> [WHAT IS NEEDED]:
Extract exactly those lines that lie between the start of the material and the line with "end-grained it is.", including both boundary lines and no others.

> [INFORMATION GIVEN]:
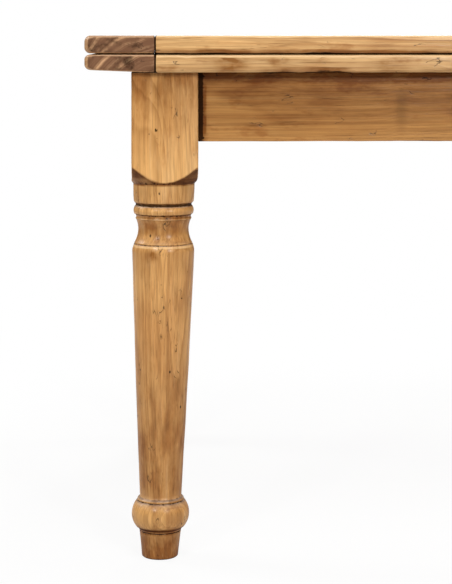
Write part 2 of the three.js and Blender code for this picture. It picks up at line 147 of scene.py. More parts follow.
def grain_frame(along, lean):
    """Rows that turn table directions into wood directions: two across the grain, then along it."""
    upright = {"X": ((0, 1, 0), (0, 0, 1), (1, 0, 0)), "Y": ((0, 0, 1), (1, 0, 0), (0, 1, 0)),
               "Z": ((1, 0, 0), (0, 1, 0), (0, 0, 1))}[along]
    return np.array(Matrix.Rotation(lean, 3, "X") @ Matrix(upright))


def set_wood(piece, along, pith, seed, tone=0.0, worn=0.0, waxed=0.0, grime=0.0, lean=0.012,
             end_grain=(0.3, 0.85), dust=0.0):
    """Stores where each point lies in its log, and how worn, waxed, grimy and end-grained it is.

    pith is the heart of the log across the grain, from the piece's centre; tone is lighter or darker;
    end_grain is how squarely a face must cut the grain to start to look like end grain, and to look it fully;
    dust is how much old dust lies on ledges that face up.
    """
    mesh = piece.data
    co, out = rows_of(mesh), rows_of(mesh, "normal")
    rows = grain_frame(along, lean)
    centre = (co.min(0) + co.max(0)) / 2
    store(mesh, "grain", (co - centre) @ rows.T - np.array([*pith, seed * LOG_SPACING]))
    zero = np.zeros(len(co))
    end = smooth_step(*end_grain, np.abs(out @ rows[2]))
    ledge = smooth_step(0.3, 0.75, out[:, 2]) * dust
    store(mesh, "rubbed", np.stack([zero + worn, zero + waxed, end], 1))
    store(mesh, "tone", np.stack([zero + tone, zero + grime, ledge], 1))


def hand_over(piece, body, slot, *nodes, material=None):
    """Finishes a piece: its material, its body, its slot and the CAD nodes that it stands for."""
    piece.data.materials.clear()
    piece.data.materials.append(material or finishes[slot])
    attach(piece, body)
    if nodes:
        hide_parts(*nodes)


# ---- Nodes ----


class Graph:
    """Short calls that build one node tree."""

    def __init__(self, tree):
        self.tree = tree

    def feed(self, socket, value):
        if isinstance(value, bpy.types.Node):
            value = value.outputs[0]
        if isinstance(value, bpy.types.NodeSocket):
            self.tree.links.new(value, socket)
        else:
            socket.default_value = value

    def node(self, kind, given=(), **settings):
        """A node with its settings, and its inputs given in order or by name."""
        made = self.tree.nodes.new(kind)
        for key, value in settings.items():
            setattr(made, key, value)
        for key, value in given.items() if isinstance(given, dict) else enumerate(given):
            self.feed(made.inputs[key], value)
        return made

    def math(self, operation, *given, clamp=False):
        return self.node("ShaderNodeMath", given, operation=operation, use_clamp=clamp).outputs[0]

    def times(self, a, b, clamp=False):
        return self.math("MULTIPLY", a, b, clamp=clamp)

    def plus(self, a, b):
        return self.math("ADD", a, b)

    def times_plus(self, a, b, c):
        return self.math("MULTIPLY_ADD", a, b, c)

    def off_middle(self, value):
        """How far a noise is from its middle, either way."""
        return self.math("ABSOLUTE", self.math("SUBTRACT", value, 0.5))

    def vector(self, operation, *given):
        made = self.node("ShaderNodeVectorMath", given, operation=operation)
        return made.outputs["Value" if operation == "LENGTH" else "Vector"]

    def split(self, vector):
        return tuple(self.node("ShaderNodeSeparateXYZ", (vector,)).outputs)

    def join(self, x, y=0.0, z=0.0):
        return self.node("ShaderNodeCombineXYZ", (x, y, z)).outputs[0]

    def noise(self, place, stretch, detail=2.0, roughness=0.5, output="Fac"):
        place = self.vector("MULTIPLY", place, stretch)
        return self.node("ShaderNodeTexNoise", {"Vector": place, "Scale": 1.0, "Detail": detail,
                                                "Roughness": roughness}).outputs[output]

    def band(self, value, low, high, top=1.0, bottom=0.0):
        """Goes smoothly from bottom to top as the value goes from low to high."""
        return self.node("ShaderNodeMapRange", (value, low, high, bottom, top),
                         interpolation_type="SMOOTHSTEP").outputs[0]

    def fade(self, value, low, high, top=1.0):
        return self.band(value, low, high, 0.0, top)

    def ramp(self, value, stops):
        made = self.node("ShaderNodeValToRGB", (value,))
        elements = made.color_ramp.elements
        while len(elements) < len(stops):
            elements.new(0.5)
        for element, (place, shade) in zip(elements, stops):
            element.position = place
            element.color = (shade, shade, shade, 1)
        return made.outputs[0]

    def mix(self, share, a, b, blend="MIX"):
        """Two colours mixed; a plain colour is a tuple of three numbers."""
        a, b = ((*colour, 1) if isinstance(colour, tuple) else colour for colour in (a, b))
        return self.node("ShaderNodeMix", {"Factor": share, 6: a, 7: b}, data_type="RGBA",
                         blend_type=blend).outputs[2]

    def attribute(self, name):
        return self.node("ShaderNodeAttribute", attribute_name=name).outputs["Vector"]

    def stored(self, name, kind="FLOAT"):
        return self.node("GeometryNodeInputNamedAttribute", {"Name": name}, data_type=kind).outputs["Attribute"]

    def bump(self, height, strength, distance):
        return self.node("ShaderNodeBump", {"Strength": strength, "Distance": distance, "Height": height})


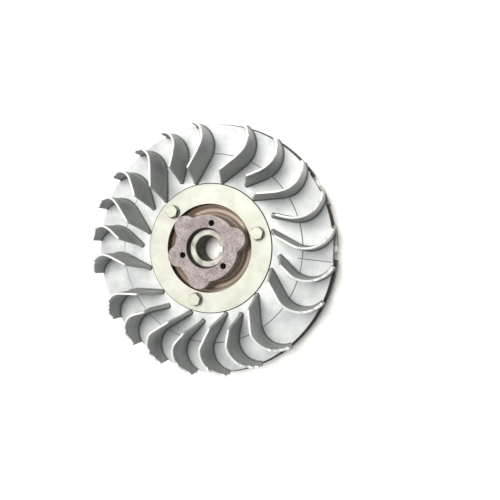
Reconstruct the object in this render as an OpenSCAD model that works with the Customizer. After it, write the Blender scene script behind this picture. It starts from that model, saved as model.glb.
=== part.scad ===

> [RESULT]:
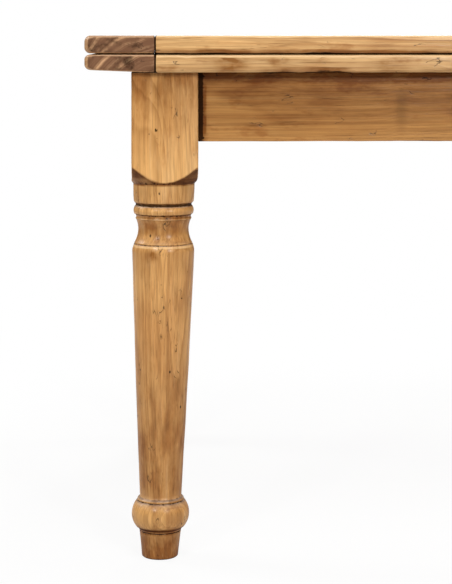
Write part 2 of the three.js and Blender code for this picture. It picks up at line 147 of scene.py. More parts follow.
def grain_frame(along, lean):
    """Rows that turn table directions into wood directions: two across the grain, then along it."""
    upright = {"X": ((0, 1, 0), (0, 0, 1), (1, 0, 0)), "Y": ((0, 0, 1), (1, 0, 0), (0, 1, 0)),
               "Z": ((1, 0, 0), (0, 1, 0), (0, 0, 1))}[along]
    return np.array(Matrix.Rotation(lean, 3, "X") @ Matrix(upright))


def set_wood(piece, along, pith, seed, tone=0.0, worn=0.0, waxed=0.0, grime=0.0, lean=0.012,
             end_grain=(0.3, 0.85), dust=0.0):
    """Stores where each point lies in its log, and how worn, waxed, grimy and end-grained it is.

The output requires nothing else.